**Given records**
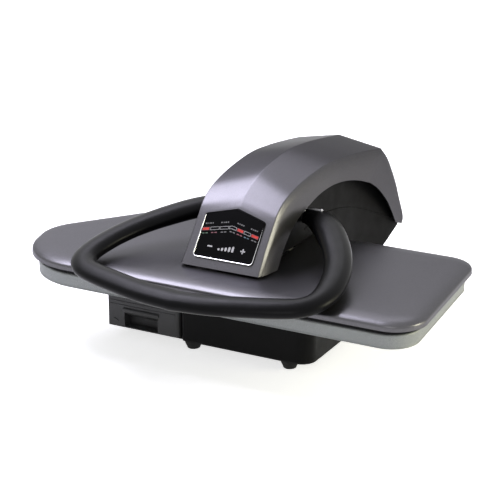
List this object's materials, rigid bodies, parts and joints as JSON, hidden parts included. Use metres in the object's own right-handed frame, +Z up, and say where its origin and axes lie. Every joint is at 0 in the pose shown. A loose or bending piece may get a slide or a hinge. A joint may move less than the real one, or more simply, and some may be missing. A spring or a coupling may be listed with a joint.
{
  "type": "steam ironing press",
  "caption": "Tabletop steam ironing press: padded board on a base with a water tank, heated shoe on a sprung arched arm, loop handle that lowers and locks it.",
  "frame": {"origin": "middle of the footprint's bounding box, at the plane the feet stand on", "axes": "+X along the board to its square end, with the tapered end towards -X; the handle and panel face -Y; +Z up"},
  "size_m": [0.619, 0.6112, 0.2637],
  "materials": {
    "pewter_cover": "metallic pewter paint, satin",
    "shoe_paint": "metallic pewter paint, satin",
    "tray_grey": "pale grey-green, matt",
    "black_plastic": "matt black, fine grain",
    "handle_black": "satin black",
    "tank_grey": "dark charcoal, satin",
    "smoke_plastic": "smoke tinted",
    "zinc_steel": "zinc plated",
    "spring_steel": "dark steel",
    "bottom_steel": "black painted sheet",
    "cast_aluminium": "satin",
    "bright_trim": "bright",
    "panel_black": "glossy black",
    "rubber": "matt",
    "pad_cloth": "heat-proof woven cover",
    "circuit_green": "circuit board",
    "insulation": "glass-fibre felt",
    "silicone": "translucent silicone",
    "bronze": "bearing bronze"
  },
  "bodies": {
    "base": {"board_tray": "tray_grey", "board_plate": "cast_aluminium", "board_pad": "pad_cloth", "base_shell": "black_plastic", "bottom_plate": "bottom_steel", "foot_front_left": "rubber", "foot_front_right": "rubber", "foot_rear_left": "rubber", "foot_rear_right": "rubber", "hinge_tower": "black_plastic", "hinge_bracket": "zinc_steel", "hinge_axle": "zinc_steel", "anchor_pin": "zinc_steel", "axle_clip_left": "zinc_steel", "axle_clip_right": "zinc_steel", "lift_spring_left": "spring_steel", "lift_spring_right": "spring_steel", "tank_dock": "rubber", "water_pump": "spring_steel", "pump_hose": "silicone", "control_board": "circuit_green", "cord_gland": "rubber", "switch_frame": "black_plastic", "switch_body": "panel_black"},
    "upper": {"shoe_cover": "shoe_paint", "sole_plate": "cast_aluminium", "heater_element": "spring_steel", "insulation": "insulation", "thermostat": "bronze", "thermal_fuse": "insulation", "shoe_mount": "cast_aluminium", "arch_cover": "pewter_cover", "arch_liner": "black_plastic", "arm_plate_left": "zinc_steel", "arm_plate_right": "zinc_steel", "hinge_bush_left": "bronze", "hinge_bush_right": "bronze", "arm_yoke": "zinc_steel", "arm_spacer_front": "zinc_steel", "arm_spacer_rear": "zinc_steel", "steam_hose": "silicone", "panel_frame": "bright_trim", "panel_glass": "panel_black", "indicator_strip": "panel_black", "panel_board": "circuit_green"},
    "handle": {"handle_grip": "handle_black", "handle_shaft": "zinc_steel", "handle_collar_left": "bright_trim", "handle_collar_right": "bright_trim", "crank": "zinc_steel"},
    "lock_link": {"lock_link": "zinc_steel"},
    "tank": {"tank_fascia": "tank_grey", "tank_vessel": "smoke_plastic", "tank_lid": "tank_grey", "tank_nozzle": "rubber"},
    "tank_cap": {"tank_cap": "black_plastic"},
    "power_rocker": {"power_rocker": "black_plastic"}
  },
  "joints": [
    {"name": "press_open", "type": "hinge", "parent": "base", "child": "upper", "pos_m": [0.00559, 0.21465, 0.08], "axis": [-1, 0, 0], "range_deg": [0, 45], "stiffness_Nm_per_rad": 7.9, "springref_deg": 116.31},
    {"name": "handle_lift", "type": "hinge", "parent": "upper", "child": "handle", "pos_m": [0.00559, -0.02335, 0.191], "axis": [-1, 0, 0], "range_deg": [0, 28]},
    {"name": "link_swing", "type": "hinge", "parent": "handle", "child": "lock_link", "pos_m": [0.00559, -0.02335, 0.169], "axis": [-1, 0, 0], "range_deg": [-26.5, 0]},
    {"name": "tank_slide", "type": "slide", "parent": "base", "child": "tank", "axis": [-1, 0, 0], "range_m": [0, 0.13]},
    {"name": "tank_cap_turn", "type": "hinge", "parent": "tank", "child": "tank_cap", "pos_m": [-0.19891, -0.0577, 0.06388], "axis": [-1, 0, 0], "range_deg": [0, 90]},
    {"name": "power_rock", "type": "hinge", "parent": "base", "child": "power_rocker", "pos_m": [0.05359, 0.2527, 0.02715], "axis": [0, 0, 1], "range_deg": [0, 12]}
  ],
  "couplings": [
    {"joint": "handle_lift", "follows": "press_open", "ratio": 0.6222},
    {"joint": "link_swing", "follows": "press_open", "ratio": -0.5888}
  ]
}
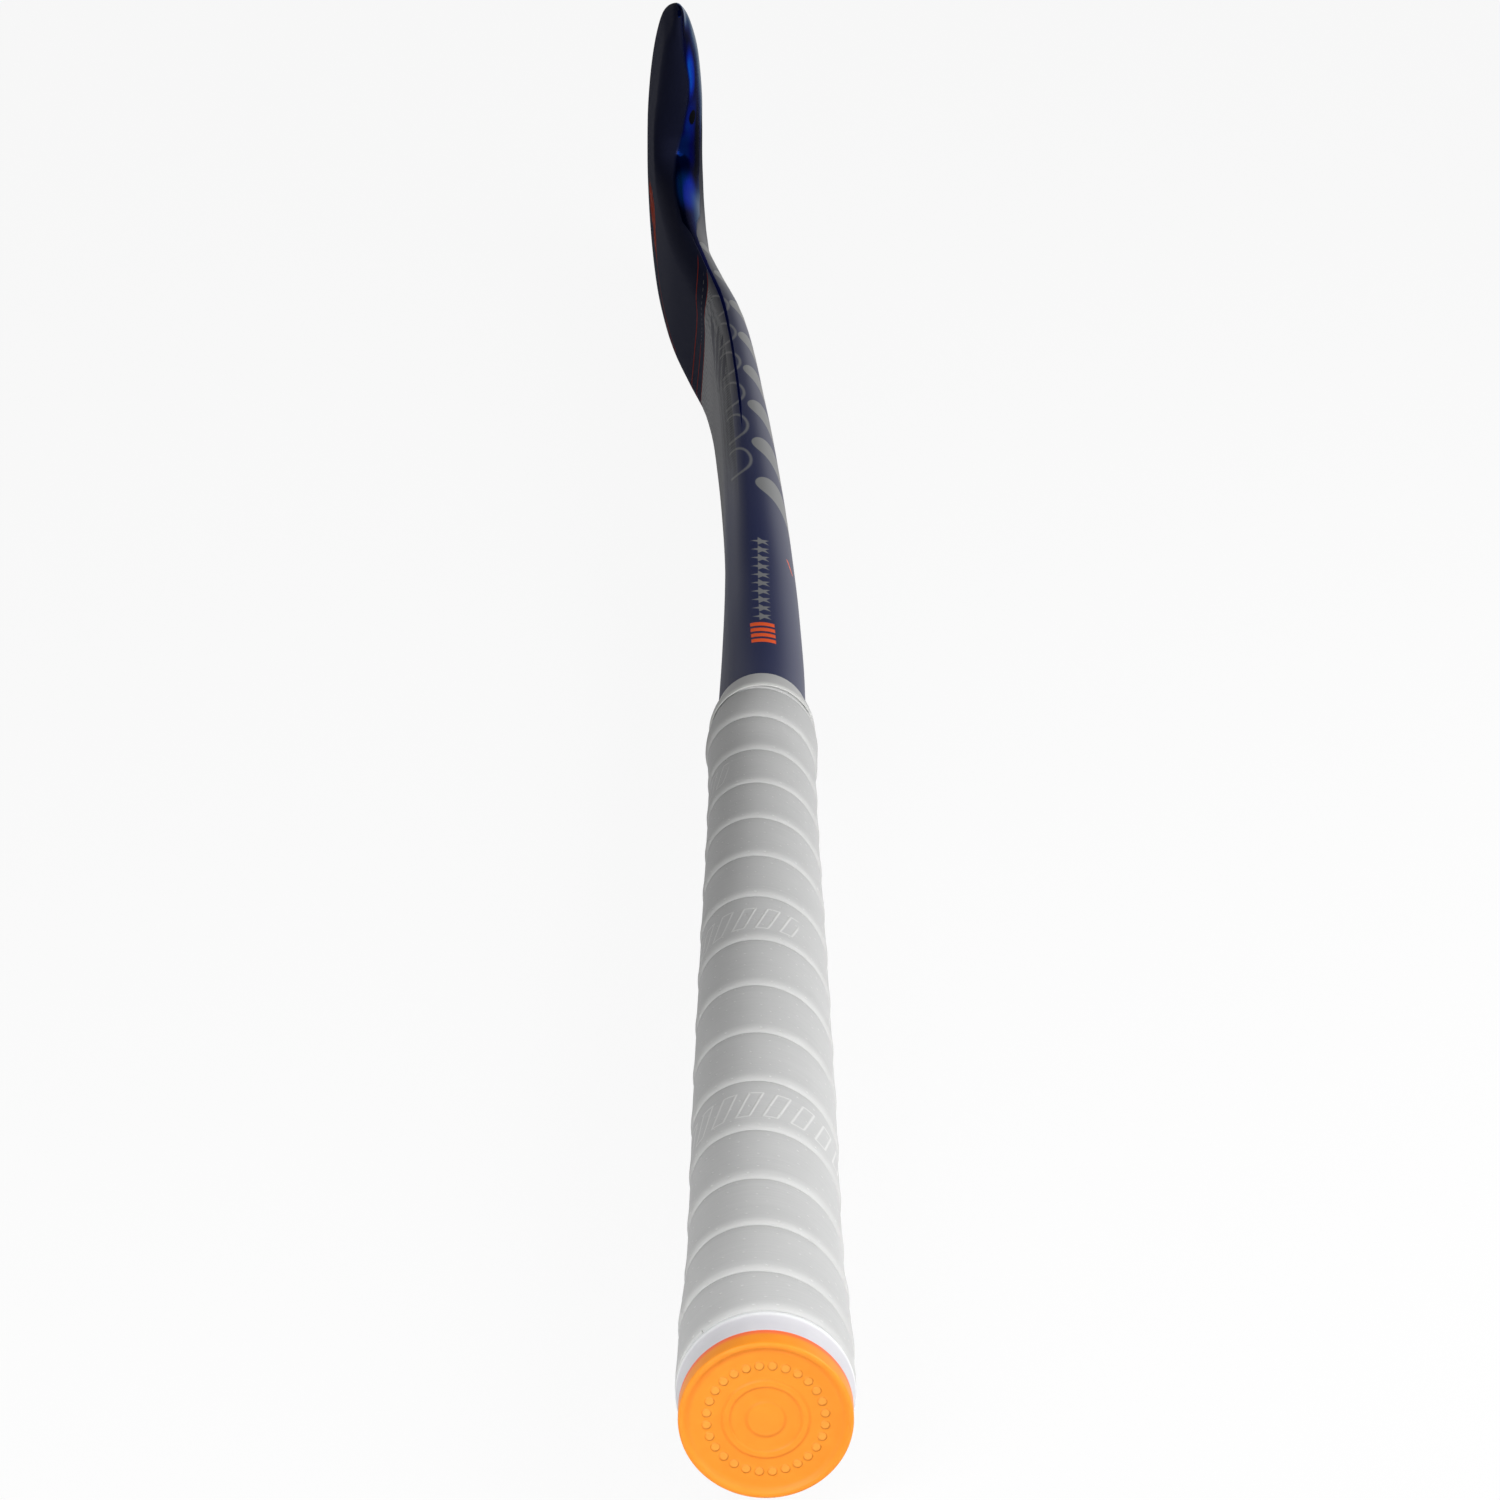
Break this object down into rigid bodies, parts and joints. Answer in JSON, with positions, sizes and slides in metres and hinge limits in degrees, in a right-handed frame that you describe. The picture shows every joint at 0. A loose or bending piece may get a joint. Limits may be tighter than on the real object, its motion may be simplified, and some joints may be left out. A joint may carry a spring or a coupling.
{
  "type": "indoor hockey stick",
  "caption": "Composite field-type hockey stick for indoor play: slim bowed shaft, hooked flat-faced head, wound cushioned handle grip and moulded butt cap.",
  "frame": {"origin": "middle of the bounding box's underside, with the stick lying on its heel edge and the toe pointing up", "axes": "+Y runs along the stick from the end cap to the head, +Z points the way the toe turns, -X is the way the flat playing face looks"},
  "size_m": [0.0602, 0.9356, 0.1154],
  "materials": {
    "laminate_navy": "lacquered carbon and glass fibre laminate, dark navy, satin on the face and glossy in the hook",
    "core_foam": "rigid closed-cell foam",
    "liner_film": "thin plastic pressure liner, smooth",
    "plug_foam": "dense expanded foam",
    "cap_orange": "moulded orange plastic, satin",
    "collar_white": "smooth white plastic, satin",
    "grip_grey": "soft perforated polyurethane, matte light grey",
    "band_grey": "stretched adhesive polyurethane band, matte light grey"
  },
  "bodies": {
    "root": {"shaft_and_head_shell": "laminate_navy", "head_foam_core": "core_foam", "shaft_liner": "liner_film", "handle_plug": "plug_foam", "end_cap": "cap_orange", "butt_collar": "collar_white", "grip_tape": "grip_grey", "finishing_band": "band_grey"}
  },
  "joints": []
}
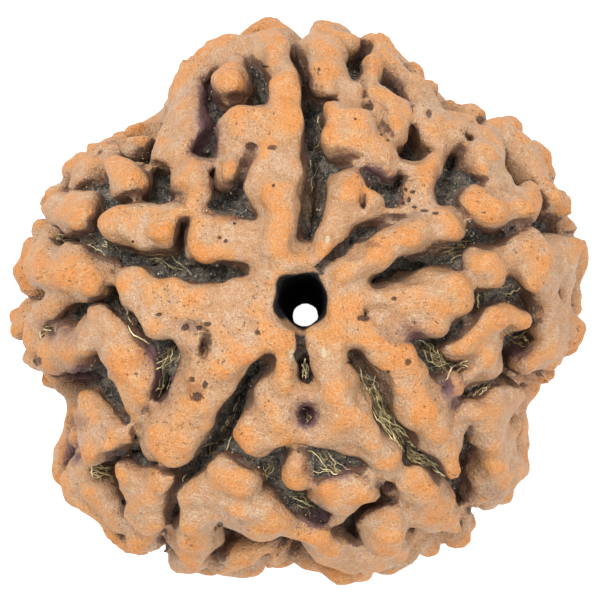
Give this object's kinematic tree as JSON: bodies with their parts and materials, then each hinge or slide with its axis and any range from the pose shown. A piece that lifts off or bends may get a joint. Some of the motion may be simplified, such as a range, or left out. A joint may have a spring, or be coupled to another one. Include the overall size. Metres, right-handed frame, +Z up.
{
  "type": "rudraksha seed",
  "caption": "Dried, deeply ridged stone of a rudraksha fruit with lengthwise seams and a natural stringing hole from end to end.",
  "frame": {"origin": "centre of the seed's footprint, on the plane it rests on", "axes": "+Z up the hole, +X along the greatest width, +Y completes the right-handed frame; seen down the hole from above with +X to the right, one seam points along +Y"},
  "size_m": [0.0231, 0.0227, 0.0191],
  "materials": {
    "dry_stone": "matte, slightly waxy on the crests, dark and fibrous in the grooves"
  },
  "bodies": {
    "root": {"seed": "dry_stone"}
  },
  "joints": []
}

**Task instructions**
Reproduce the final stretch of the data above: every line from the one holding "Give this object's" through the end, inclusive, exactly as written and nothing else.

**Full solution**
Give this object's kinematic tree as JSON: bodies with their parts and materials, then each hinge or slide with its axis and any range from the pose shown. A piece that lifts off or bends may get a joint. Some of the motion may be simplified, such as a range, or left out. A joint may have a spring, or be coupled to another one. Include the overall size. Metres, right-handed frame, +Z up.
{
  "type": "rudraksha seed",
  "caption": "Dried, deeply ridged stone of a rudraksha fruit with lengthwise seams and a natural stringing hole from end to end.",
  "frame": {"origin": "centre of the seed's footprint, on the plane it rests on", "axes": "+Z up the hole, +X along the greatest width, +Y completes the right-handed frame; seen down the hole from above with +X to the right, one seam points along +Y"},
  "size_m": [0.0231, 0.0227, 0.0191],
  "materials": {
    "dry_stone": "matte, slightly waxy on the crests, dark and fibrous in the grooves"
  },
  "bodies": {
    "root": {"seed": "dry_stone"}
  },
  "joints": []
}